Wool Processing

Aussie shearers beat Kiwi speedsters at Oberon Quickshear

Terry Sim February 16, 2026

Ethan Harder, left, with Oberon Quickshear sponsor George Blyde and a little fan, George’s son Carter. Image – supplied.

WORLD record holding Western Australian shearer Ethan Harder became the first Aussie to win the $20,000 for first place in the Oberon Quickshear on the weekend, shearing a composite lamb in just 19.31 seconds.

“It is the fastest time ever at Oberon,” organiser Aaron Booth said.

“Those lambs would have been about 40kg (liveweight).”

After carefully positioning his final composite lamb to make it comfortable and starting with a single blow to clear the first back leg, Harder powered over the lamb in about 25 blows using a diamond cutter on a Heiniger XLR-8 comb.

“That ($20,000) is the biggest prizemoney I’ve ever won in speed shear competitions – it was good.”


Rain and wind tightened up the lambs on the day, but the 26 year-old shearer and contractor – Elite Shearing at Bruce Rock – said the lambs shore good all day. He also gave credit to some work on his comb by gear man Paul Hicks.

Ethan said “he does all his fancy stuff to it, thins them out and rounds them up”, but wouldn’t give any details.

“You’ve got to keep a few secrets brother.”

Aaron said Ethan has made the final every year he competed at Oberon, but it wasn’t the quickest lamb he has shorn in a speed shearer competition. He won the Hamish Wills Memorial Quick Shear in Western Australia in November 2025 by shearing a lamb in 14.85 seconds.

“I think the key to his success is he has just got that first blow on the undermine absolutely mastered,” Aaron said.

“I thought he would have had trouble on the last leg because he had to go down over the tail to get that bit that a second undermine blow gets.

“But he’s just got it mastered,” Aaron said.

“He fixed up that bit on the flank in the long blow and he just screams down that last side – unreal,” he said.

“It’s the first time an Australian has won it since we’ve had the big prizemoney.”

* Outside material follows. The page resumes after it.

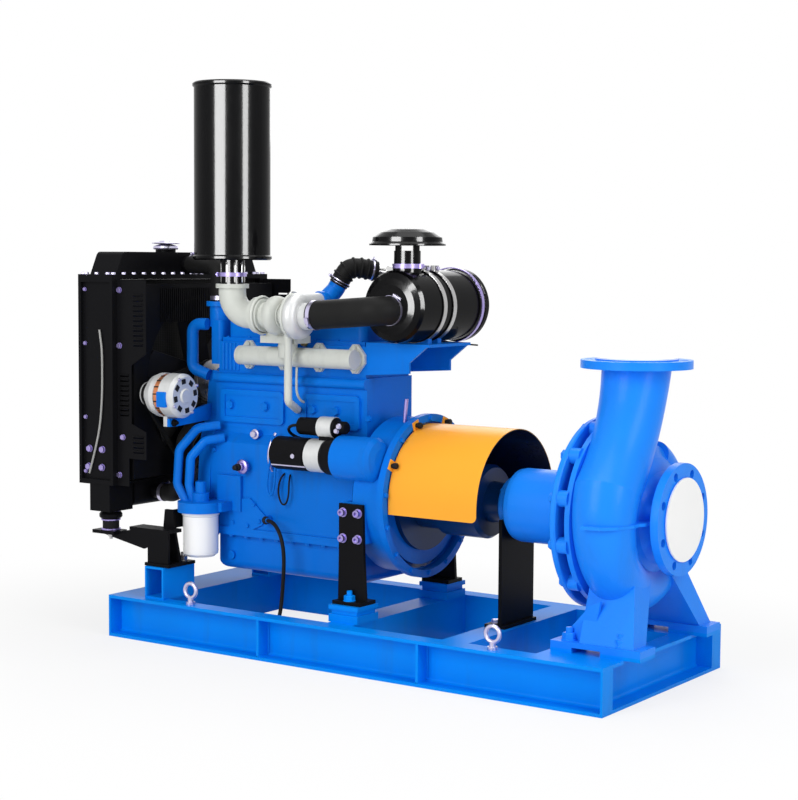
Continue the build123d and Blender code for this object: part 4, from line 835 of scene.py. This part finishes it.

The total prizemoney pool for the Oberon Quickshear is $48,000, the biggest in the world. Ethan told Sheep Central there is always room for improvement.

“Especially with all the talent that is there.”

Victorian shearer Caleb Morgan was second in the Oberon Quickshear in 20.43 seconds and took home $5000 in prizemoney, also beating the New Zealand-dominated final field.

Aaron said Caleb is a very talented shearer.

“He’s only 23 years-old, he’s going to be unbeatable in a couple of years.

“He holds the handpiece a little bit different to the other shearers, with his index finger right up on the tension nut,” Aaron said.

“He’s just got unbelievable hand to eye co-ordination; he just goes flat out, he never gets hung up.”

The remaining places went to New Zealand shearers. Third place went to Jimmy Samuels in 21.79 seconds, then Beau Hawkins 21.8 seconds, Hemi Power 22.74 seconds, Adam Brausch 23.37 and Whanake Whare 24.22 seconds. Last year’s Oberon winner Jack Fagan was eighth in 24.28 seconds, then came Tuara Hemara in 24.69 seconds and Australian shearer Randy Bedford 10th in 24.45 seconds. Jimmy Samuels also won the last man standing event at Oberon to take home $6000 for the day.

In 2023, Ethan set a world record of 624 Merino lambs in eight hours at Woolakabin, south-east of Perth.

“I’d like to have a go at the eight hour ewe record next, we’ll see how everything pans out.”